Ce seuil, la Summa totius philosophiæ le franchit, et sans jeter de regard en arrière ; elle développe, au sujet de l’infini, une théorie toute semblable à celle de Jean Buridan ou d’Albert de Saxe ; de la théorie d’Aristote, elle ne dit plus rien.

Sans doute, elle continue d’enseigner[1] qu’un corps dont la grandeur serait actuellement infinie ne se pourrait rencontrer dans la nature. Mais elle admet qu’ « en chacune des parties proportionnelles de l’heure à venir, Dieu peut créer une longueur longue d’un pied. » Toutefois, elle ne veut pas qu’on en tire cette conclusion : « Cela fait, la ligne résultante sera infinie. » Le raisonnement ne conclurait pas, car il y aurait passage du sens divisé au sens composé. Ce passage, Paul le marque à l’aide du langage imaginé par les Parisiens [2] : « En toute partie proportionnelle de l’heure à venir, Dieu peut créer une ligne d’un pied de long, dit-il ; il n’en résulte pas que Dieu puisse créer une ligne d’un pied de long en toute partie proportionnelle de l’heure à venir. »

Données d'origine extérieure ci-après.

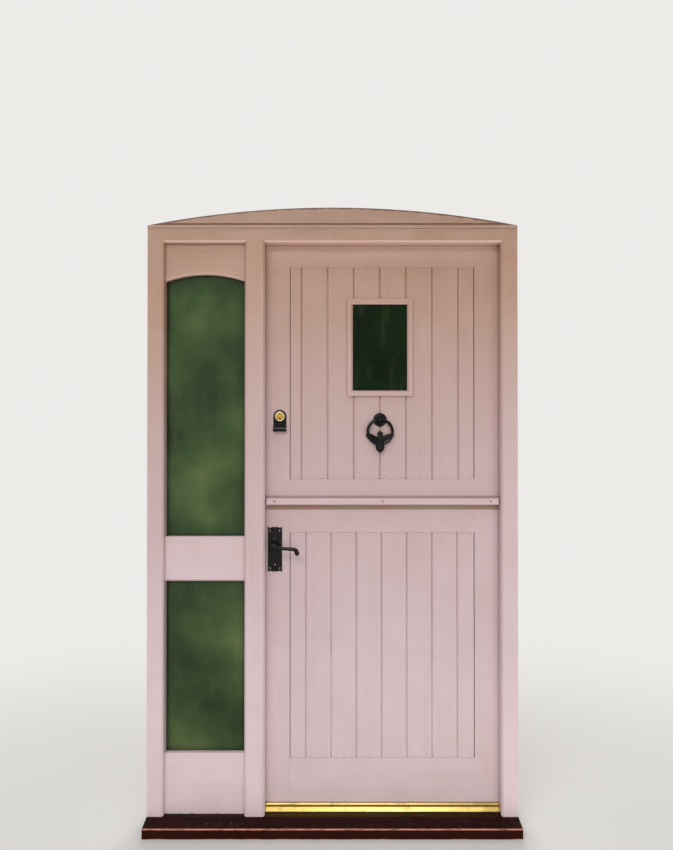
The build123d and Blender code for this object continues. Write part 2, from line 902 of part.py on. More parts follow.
def window_bead():
    """The raised bead round the window, bevelled on its outer and inner edges."""
    half_x = window_width / 2
    half_z = window_height / 2
    width = window_bead_width
    front = board_front - window_bead_depth
    shape = block(window_x - half_x - width, window_x + half_x + width, front, board_front,
                  window_z - half_z - width, window_z + half_z + width)
    outer = shape.edges().filter_by(Axis.Y, reverse=True).sort_by(Axis.Y)[:4]
    shape = chamfer(outer, window_bead_edge)
    opening = bevelled_light(window_x - half_x, window_x + half_x, window_z - half_z, window_z + half_z,
                             front, board_front + past, window_bead_bevel)
    return shape - opening


def window_pane():
    """The glass of the top leaf's window."""
    half_x = window_width / 2 + window_glass_cover - board_end_gap
    half_z = window_height / 2 + window_glass_cover - board_end_gap
    front = board_front + glass_gap
    return block(window_x - half_x, window_x + half_x, front, front + pane_thickness,
                 window_z - half_z, window_z + half_z)


def window_lining():
    """The frame that holds the pane from inside, with a flange against the backs of the boards."""
    half_x = window_width / 2
    half_z = window_height / 2
    sleeve_x = half_x + window_glass_cover - board_end_gap
    sleeve_z = half_z + window_glass_cover - board_end_gap
    front = board_front + 2 * glass_gap + pane_thickness
    back = board_back + window_lining_back
    sleeve = block(window_x - sleeve_x, window_x + sleeve_x, front, back,
                   window_z - sleeve_z, window_z + sleeve_z)
    flange_x = half_x + window_glass_cover + window_lining_flange
    flange_z = half_z + window_glass_cover + window_lining_flange
    flange = block(window_x - flange_x, window_x + flange_x, board_back, back,
                   window_z - flange_z, window_z + flange_z)
    hole = block(window_x - half_x, window_x + half_x, front - past, back + past,
                 window_z - half_z, window_z + half_z)
    return sleeve + flange - hole


def ledge_plug_places():
    """Places of the plugs over the ledge's screws, from left to right."""
    left = door_left + ledge_end_gap + ledge_plug_inset
    right = door_right - ledge_end_gap - ledge_plug_inset
    return [left, (left + right) / 2, right]


def ledge_plug(x, extra=0.0):
    """A plug over a screw in the ledge's face, or with extra size its hole."""
    front = leaf_front - ledge_depth
    start = front + pin_recess if extra == 0 else front - past
    z = top_leaf_foot + ledge_front_height / 2
    return rod("Y", start, front + ledge_plug_depth, x, z, ledge_plug_radius + extra)


def weather_ledge():
    """The moulding along the foot of the top leaf that throws rain clear of the joint."""
    front = leaf_front - ledge_depth
    foot = top_leaf_foot
    outline = [
        (leaf_front, foot),
        (front + 2 * ledge_drip, foot),
        (front + 2 * ledge_drip, foot + ledge_drip),
        (front + ledge_drip, foot + ledge_drip),
        (front + ledge_drip, foot),
        (front, foot),
        (front, foot + ledge_front_height),
        (leaf_front, foot + ledge_back_height),
    ]
    shape = bar("X", door_left + ledge_end_gap, door_right - ledge_end_gap, outline)
    nose = shape.edges().filter_by(Axis.X).sort_by(Axis.Y)[:2].sort_by(Axis.Z)[-1]
    shape = fillet(nose, ledge_nose)
    for x in ledge_plug_places():
        shape -= ledge_plug(x, pin_fit)
    return shape


def top_lock_stile():
    """The top leaf's lock stile with the bore for the cylinder."""
    shape = leaf_stile(-1, top_leaf_foot, top_leaf_top, top_panel_foot, top_panel_top)
    radius = cylinder_radius + cylinder_hole_clearance
    return shape - rod("Y", leaf_front - past, leaf_back + past, night_x, night_z, radius)


def top_hanging_stile():
    """The top leaf's stile at the hinges."""
    shape = leaf_stile(1, top_leaf_foot, top_leaf_top, top_panel_foot, top_panel_top)
    for middle in hinge_middles()[2:]:
        shape -= hinge_pocket_in_leaf(middle)
    return shape


def lock_case_limits(extra=0.0):
    """The lock case's box in the stile."""
    half = lock_case_thickness / 2 + extra
    return (leaf_left + forend_thickness - extra, leaf_left + lock_case_depth + extra,
            lock_middle_y - half, lock_middle_y + half,
            spindle_z - lock_case_fall - extra, spindle_z + lock_case_rise + extra)


def forend(extra=0.0):
    """The lock's face plate, flush in the leaf's edge."""
    half = forend_width / 2 + extra
    front = leaf_left if extra == 0 else leaf_left - past
    return block(front, leaf_left + forend_thickness + extra, lock_middle_y - half, lock_middle_y + half,
                 spindle_z - lock_case_fall - forend_overhang - extra,
                 spindle_z + lock_case_rise + forend_overhang + extra)


def bottom_lock_stile():
    """The bottom leaf's lock stile with the lock's mortice and the holes for spindle and key."""
    shape = leaf_stile(-1, bottom_leaf_foot, bottom_leaf_top, bottom_panel_foot, bottom_panel_top)
    shape -= block(*lock_case_limits(wood_fit))
    shape -= forend(wood_fit)
    shape -= rod("Y", leaf_front - past, leaf_back + past, spindle_x, spindle_z, spindle_hole_radius)
    for x, z in plate_screw_places():
        shape -= countersunk("Y", leaf_front - plate_thickness, 1, x, z, screw_fit)
        shape -= countersunk("Y", leaf_back + plate_thickness, -1, x, z, screw_fit)
    return shape - keyhole(spindle_x, spindle_z - keyhole_drop, leaf_front - past, leaf_back + past)


def bottom_hanging_stile():
    """The bottom leaf's stile at the hinges."""
    shape = leaf_stile(1, bottom_leaf_foot, bottom_leaf_top, bottom_panel_foot, bottom_panel_top)
    for middle in hinge_middles()[:2]:
        shape -= hinge_pocket_in_leaf(middle)
    return shape


def middle_ledge():
    """The ledge across the backs of the bottom leaf's boards."""
    middle = bottom_leaf_foot + middle_ledge_centre
    return block(panel_left + shoulder_width, panel_right - shoulder_width, board_back, leaf_back,
                 middle - middle_ledge_height / 2, middle + middle_ledge_height / 2)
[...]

« Soit A un corps cylindrique, dit-il encore ; ce corps comprend une infinité de parties proportionnelles ; à chacune d’elles correspond un tour d’hélice plus long que la circonférence de base ; la ligne composée de tous ces tours d’hélice est donc infinie. » À quoi il répond avec Albert de Saxe : « Ni le corps A ni aucune partie de ce corps ne possède une hélice, si ce n’est en puissance. Admettons donc qu’en la première partie proportionnelle d’une heure, on trace un tour d’hélice entourant la première partie proportionnelle du cylindre A ; qu’en la seconde partie proportionnelle de l’heure, on continue l’hélice précédente par un autre tour entourant la seconde partie proportionnelle de A, et ainsi de suite indéfiniment. Je n’admets pas qu’en ce cas, on obtienne une ligne infinie, non plus que je n’ai admis le cas précédent ; ce que j’admets bien, c’est ceci : En chaque partie proportionnelle de cette heure, on peut tracer une ligne entourant une partie proportionnelle de A. » Et l’ordre des mots dans cette phrase nous avertit, selon la règle parisienne, que l’auteur la prend aù sens divisé, au sens syncatégorique.

  1. Pauli Veneti Summa totius philosophiæ, pars secunda, cap. VI.
  2. Voir : Cinquième partie, ch. II, § V, t. VII, pp. 147-149.